Bahwa mengingat sejatinya, proses peradilan terhadap anak seringkali kehilangan makna esensinya, yaitu sebagai mekanisme yang harus berakhir dengan upaya untuk melindungi kepentingan terbaik bagi anak (the best interest of child). Peradilan pidana anak seringkali merupakan proses yang hanya berorientasi pada penegakan hukum secara formal dan tidak berorientasi pada kepentingan anak.[18] Baik anak sebagai korban dan anak sebagai pelaku.

Info lebih lanjut Anda dapat mengirimkan ke kami persoalan Hukum Anda melalui: Link di sini. atau melalui surat eletronik kami secara langsung: lawyerpontianak@gmail.com atau langsung ke nomor kantor Hukum Eka Kurnia yang ada di sini. Terima Kasih.

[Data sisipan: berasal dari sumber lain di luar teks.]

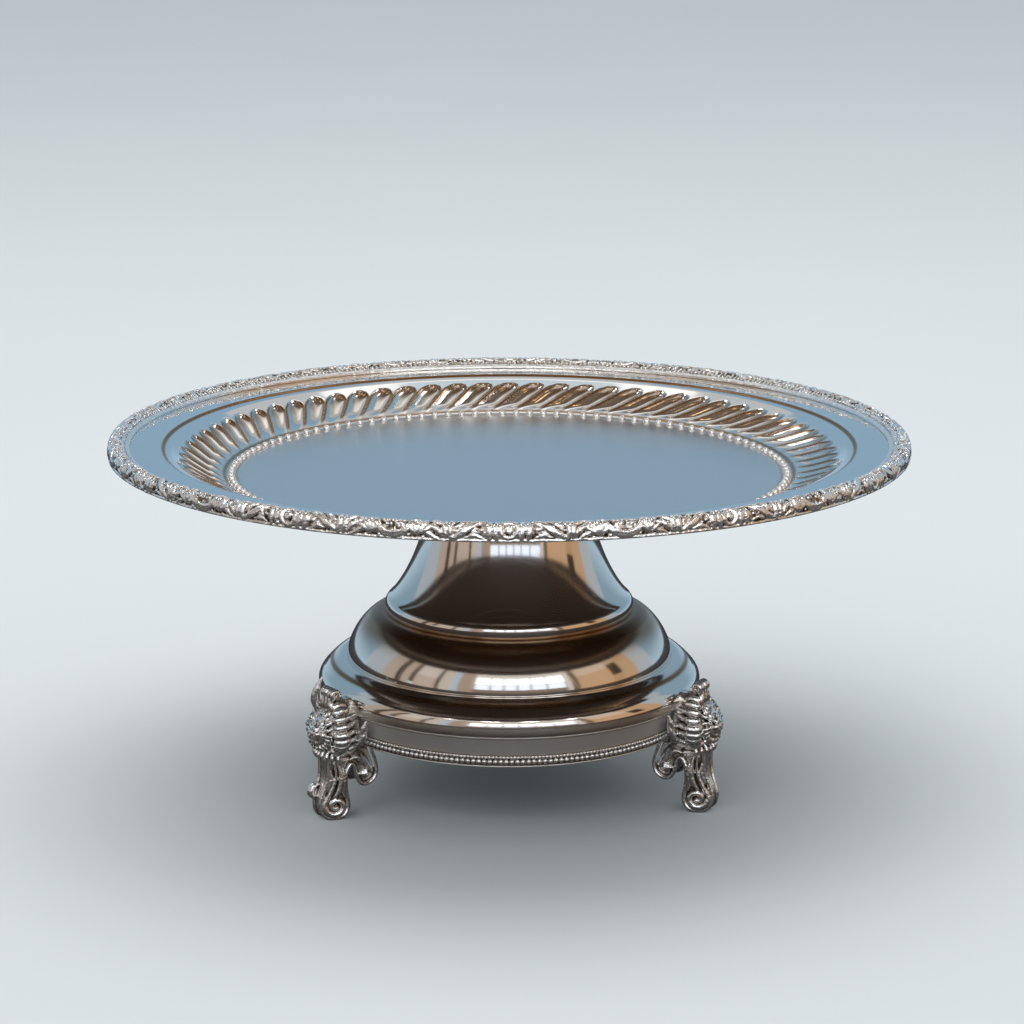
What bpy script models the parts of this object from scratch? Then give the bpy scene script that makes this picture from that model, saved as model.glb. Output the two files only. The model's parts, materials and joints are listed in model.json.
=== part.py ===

[1] vide Pasal 1 Angka 3 Undang-Undang Republik Indonesia Nomor 11 Tahun 2012 tentang Sistem Peradilan Pidana Anak.

[2] vide Pasal 1 Angka 4 Undang-Undang Republik Indonesia Nomor 11 Tahun 2012 tentang Sistem Peradilan Pidana Anak.

[3] vide Pasal 1 Angka 5 Undang-Undang Republik Indonesia Nomor 11 Tahun 2012 tentang Sistem Peradilan Pidana Anak.

[4] vide Pasal 2 Undang-Undang Republik Indonesia Nomor 11 Tahun 2012 tentang Sistem Peradilan Pidana Anak.

[5] vide Pasal 5 ayat (2) Undang-Undang Republik Indonesia Nomor 11 Tahun 2012 tentang Sistem Peradilan Pidana Anak.

[6] vide Pasal 5 ayat (3) Undang-Undang Republik Indonesia Nomor 11 Tahun 2012 tentang Sistem Peradilan Pidana Anak.

[7] vide Pasal 6 Undang-Undang Republik Indonesia Nomor 11 Tahun 2012 tentang Sistem Peradilan Pidana Anak.

[8] vide Pasal 7 Undang-Undang Republik Indonesia Nomor 11 Tahun 2012 tentang Sistem Peradilan Pidana Anak.

[9] vide Pasal 3 Peraturan Mahkamah Agung Republik Indonesia Nomor 4 Tahun 2014 tentang Pedoman Pelaksanaan Diversi dalam Sistem Peradilan Pidana Anak.

[10] vide Pasal 8 Undang-Undang Republik Indonesia Nomor 11 Tahun 2012 tentang Sistem Peradilan Pidana Anak.

[11] vide Pasal 9 ayat (1) Undang-Undang Republik Indonesia Nomor 11 Tahun 2012 tentang Sistem Peradilan Pidana Anak.

[12] vide Pasal 9 ayat (2) Undang-Undang Republik Indonesia Nomor 11 Tahun 2012 tentang Sistem Peradilan Pidana Anak.

[13] vide Pasal 10 ayat (1) Undang-Undang Republik Indonesia Nomor 11 Tahun 2012 tentang Sistem Peradilan Pidana Anak.

[14] vide Pasal 10 ayat (2) Undang-Undang Republik Indonesia Nomor 11 Tahun 2012 tentang Sistem Peradilan Pidana Anak.

[15] vide Pasal 11 Undang-Undang Republik Indonesia Nomor 11 Tahun 2012 tentang Sistem Peradilan Pidana Anak.

[16] vide Pasal 12 ayat (1), ayat (2), dan ayat (3) Undang-Undang Republik Indonesia Nomor 11 Tahun 2012 tentang Sistem Peradilan Pidana Anak.

[17] vide Pasal 12 ayat (4) dan ayat (5) Undang-Undang Republik Indonesia Nomor 11 Tahun 2012 tentang Sistem Peradilan Pidana Anak.

[18] Achmad Ratomi, “Konsep Prosedur Pelaksanaan Diversi Pada Tahap Penyidikan Dalam Penyelesaian Tindak Pidana yang Dilakukan oleh Anak”, (Jurnal Arena Hukum, Vol.6, No.3, Desember 2013), 395.